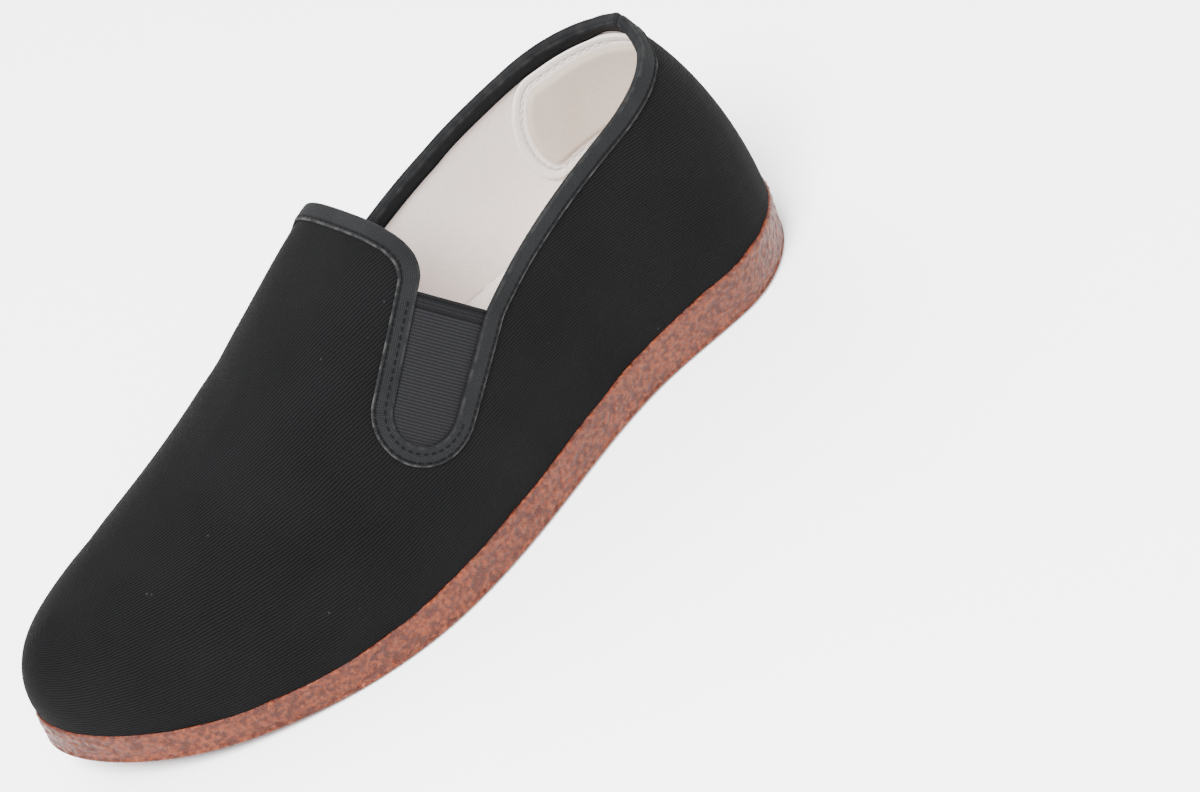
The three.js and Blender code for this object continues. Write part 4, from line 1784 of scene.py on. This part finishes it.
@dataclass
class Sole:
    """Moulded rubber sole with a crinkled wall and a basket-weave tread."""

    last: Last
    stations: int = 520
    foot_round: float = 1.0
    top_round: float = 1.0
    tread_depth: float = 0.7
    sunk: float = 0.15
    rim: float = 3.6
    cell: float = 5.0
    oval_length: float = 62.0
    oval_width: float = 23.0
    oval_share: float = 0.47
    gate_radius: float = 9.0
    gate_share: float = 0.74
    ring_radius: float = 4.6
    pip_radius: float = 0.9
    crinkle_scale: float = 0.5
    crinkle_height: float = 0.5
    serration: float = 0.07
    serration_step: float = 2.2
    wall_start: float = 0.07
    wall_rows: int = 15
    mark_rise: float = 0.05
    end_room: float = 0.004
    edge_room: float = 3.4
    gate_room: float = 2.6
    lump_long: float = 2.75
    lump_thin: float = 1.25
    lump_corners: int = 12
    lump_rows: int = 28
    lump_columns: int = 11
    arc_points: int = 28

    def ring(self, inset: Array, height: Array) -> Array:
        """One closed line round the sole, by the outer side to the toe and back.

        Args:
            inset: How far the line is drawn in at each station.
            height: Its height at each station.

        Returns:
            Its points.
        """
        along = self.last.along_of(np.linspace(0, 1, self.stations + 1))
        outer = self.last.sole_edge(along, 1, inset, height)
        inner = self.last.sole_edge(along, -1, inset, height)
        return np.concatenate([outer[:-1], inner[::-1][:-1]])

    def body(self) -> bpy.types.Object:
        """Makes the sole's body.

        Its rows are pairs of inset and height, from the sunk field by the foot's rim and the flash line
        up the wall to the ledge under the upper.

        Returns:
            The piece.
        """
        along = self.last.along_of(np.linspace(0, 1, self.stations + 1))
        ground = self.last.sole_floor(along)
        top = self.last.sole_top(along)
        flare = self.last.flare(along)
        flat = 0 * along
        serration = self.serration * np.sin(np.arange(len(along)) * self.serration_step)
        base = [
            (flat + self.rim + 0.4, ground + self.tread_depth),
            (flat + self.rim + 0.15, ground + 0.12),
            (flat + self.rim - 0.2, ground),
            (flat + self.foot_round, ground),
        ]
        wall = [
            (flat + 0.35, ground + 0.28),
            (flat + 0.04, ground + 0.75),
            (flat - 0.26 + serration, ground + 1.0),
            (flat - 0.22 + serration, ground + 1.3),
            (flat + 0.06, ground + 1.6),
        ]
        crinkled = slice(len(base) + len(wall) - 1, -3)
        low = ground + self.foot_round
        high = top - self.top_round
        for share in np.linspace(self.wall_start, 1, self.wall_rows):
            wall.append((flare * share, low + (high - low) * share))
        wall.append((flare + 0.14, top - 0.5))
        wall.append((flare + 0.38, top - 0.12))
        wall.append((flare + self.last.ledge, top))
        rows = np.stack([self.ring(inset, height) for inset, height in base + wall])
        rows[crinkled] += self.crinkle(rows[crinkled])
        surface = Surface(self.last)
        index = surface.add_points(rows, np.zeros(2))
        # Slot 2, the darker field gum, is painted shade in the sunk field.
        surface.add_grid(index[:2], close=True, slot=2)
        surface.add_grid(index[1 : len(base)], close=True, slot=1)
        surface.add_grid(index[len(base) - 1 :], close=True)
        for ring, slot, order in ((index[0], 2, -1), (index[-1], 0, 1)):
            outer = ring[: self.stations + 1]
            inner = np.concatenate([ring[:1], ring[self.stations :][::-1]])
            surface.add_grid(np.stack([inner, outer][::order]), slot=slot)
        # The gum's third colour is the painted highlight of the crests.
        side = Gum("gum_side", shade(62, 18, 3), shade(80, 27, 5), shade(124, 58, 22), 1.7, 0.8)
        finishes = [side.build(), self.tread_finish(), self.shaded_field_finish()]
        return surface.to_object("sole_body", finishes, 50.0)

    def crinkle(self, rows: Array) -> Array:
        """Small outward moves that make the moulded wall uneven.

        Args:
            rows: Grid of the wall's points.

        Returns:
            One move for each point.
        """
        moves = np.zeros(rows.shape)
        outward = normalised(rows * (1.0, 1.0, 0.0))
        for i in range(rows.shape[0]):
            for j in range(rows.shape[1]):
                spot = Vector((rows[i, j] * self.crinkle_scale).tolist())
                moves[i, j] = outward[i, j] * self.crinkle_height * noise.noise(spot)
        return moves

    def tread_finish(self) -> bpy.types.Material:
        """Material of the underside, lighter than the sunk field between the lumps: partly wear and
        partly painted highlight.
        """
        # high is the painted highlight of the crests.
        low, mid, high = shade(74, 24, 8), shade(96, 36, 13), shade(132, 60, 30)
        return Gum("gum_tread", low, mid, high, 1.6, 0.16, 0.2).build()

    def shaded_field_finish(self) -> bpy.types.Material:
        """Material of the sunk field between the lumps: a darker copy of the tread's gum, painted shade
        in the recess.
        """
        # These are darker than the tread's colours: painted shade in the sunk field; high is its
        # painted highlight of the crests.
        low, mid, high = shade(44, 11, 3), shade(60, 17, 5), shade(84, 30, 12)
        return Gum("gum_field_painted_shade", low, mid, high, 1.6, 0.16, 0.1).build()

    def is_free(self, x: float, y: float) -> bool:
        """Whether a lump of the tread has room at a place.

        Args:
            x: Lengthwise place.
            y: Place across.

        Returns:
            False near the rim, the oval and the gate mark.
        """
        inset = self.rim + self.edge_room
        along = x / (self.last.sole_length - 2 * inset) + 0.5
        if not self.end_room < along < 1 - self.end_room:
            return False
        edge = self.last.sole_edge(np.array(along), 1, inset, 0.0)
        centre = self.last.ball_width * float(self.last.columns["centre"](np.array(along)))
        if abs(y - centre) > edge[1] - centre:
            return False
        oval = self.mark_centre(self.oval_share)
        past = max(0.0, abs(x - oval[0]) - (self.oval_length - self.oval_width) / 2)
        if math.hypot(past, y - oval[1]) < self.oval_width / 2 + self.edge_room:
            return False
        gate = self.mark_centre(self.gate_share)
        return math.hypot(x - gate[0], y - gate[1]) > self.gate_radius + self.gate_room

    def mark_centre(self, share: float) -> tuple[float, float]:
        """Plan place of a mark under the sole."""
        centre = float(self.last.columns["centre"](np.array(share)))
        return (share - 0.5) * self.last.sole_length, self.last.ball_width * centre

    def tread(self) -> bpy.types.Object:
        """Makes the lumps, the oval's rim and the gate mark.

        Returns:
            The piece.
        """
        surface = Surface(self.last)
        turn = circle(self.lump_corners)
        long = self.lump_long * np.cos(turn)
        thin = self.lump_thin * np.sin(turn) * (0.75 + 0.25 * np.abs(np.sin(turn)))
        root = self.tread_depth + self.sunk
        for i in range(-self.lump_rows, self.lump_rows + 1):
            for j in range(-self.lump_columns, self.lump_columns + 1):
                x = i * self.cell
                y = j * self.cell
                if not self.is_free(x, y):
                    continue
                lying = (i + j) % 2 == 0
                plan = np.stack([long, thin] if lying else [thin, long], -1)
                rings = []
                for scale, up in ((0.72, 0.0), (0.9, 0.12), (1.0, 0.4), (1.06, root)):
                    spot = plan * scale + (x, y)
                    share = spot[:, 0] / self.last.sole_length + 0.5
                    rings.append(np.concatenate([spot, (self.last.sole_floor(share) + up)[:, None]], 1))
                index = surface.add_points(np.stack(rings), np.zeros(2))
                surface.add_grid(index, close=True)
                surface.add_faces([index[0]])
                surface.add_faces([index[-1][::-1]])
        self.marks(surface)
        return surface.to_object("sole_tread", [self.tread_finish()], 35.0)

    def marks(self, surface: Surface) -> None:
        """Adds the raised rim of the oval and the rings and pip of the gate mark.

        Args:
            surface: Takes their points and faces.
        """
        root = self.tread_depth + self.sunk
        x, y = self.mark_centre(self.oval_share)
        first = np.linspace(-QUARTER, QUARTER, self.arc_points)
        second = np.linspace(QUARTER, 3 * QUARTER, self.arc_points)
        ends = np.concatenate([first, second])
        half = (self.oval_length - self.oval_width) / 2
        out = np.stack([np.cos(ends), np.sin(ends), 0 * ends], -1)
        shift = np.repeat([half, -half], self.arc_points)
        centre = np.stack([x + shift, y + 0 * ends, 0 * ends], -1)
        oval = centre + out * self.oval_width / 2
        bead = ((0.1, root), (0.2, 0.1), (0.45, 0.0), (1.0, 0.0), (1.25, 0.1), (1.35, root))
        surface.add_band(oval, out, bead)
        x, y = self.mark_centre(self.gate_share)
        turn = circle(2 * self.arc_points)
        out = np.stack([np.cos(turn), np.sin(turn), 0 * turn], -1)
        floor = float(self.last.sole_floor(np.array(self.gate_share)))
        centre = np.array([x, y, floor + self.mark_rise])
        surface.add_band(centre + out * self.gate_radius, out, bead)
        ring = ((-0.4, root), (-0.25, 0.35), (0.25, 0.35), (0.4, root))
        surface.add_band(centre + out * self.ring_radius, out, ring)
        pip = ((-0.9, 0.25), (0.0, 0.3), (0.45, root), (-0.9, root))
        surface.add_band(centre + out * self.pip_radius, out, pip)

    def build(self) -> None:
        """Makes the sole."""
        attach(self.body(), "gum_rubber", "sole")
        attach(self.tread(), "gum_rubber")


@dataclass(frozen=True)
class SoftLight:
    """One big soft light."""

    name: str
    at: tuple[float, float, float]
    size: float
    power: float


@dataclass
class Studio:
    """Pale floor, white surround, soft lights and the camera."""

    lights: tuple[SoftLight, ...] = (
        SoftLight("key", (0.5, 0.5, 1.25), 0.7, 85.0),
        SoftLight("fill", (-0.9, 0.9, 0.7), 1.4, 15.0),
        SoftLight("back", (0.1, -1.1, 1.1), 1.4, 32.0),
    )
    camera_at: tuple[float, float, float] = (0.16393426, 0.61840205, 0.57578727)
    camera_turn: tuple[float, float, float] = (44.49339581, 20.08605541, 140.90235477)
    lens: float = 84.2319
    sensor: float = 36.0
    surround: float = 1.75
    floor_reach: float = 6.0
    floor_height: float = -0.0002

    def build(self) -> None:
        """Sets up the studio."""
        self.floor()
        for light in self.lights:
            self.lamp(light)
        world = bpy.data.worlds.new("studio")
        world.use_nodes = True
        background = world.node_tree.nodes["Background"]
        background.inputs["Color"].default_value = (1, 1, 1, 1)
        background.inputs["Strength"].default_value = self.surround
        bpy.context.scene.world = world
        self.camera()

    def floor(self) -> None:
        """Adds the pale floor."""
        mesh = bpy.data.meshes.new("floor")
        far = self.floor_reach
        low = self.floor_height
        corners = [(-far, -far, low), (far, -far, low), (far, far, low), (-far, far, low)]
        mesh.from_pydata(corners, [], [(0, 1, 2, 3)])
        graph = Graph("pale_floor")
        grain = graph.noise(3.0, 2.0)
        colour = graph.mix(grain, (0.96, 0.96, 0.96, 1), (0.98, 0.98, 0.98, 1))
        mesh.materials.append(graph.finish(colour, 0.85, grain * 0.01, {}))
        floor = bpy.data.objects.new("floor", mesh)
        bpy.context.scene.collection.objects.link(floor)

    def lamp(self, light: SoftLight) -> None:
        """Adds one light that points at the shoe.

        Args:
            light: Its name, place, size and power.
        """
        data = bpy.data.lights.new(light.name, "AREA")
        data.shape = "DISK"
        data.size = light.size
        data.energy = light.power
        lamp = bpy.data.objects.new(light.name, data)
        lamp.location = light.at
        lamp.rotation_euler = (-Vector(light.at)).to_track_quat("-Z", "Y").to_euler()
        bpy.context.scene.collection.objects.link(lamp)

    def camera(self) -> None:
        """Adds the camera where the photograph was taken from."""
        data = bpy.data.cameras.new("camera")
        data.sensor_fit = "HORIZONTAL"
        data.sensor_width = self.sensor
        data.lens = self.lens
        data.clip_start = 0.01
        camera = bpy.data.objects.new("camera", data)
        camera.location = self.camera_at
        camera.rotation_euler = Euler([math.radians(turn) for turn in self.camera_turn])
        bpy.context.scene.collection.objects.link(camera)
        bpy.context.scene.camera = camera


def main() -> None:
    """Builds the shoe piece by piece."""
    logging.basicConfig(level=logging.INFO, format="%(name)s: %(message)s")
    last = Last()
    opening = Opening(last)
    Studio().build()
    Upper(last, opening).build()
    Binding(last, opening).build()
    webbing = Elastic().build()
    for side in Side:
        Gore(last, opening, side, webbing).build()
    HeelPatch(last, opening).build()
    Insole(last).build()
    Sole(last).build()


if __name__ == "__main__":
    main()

### WRITTEN TASK
Tell how many lines include "finishes". The number is the whole answer.

### RESPONSE TO THIS TASK
3